### Short exercise
The entire listing is to be repeated verbatim.
-=-=-
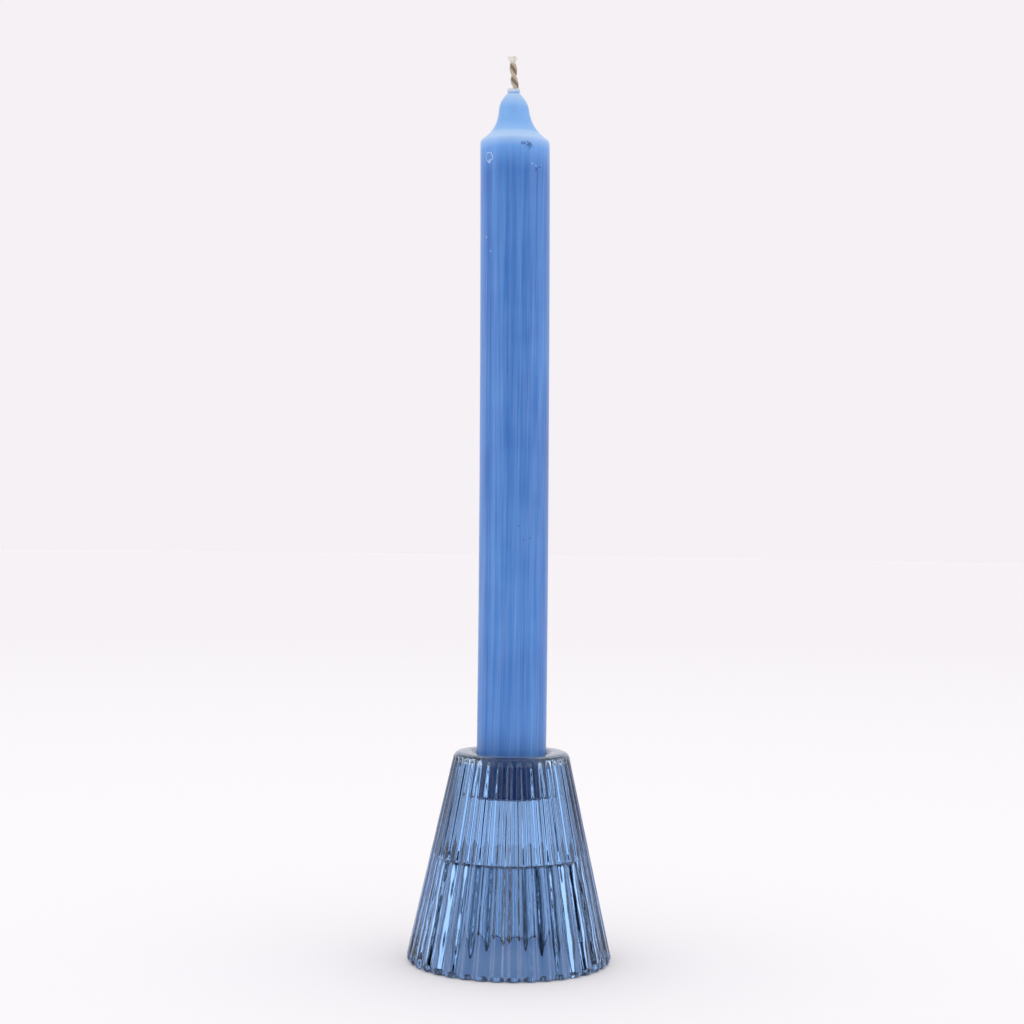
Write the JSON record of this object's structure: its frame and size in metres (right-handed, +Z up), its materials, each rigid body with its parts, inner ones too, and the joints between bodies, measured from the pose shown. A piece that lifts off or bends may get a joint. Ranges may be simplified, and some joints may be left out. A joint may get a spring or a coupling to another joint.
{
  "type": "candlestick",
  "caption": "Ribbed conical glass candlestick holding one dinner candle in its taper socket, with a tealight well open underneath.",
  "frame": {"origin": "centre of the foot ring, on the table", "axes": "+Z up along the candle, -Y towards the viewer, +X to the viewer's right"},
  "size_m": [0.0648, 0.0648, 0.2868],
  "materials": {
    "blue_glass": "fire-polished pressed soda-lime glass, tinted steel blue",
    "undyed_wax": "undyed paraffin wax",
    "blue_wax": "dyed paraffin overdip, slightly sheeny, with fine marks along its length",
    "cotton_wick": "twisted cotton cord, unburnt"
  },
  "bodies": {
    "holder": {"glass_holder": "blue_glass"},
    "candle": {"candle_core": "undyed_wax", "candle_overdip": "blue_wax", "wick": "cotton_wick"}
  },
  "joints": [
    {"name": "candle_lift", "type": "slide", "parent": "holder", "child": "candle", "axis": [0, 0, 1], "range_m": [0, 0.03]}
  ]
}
-=-=-
### Result of this task
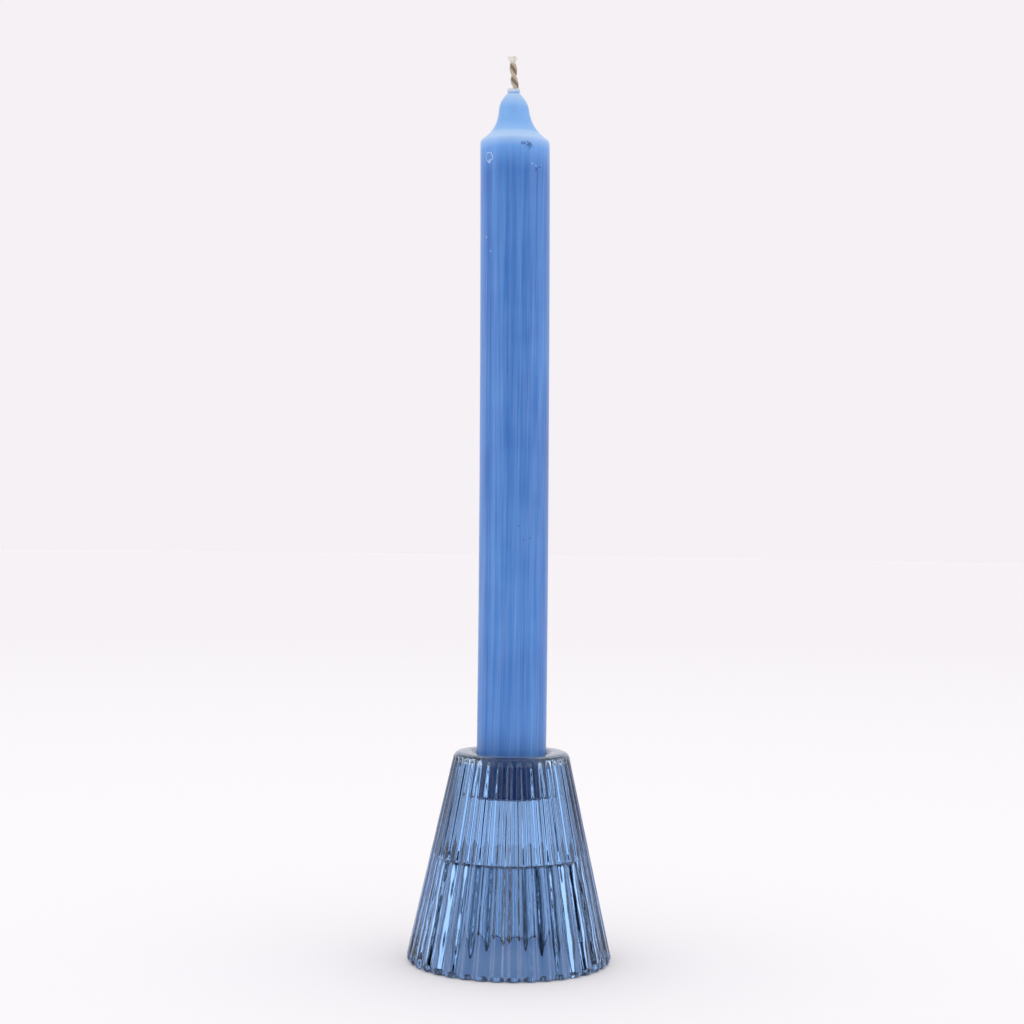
Write the JSON record of this object's structure: its frame and size in metres (right-handed, +Z up), its materials, each rigid body with its parts, inner ones too, and the joints between bodies, measured from the pose shown. A piece that lifts off or bends may get a joint. Ranges may be simplified, and some joints may be left out. A joint may get a spring or a coupling to another joint.
{
  "type": "candlestick",
  "caption": "Ribbed conical glass candlestick holding one dinner candle in its taper socket, with a tealight well open underneath.",
  "frame": {"origin": "centre of the foot ring, on the table", "axes": "+Z up along the candle, -Y towards the viewer, +X to the viewer's right"},
  "size_m": [0.0648, 0.0648, 0.2868],
  "materials": {
    "blue_glass": "fire-polished pressed soda-lime glass, tinted steel blue",
    "undyed_wax": "undyed paraffin wax",
    "blue_wax": "dyed paraffin overdip, slightly sheeny, with fine marks along its length",
    "cotton_wick": "twisted cotton cord, unburnt"
  },
  "bodies": {
    "holder": {"glass_holder": "blue_glass"},
    "candle": {"candle_core": "undyed_wax", "candle_overdip": "blue_wax", "wick": "cotton_wick"}
  },
  "joints": [
    {"name": "candle_lift", "type": "slide", "parent": "holder", "child": "candle", "axis": [0, 0, 1], "range_m": [0, 0.03]}
  ]
}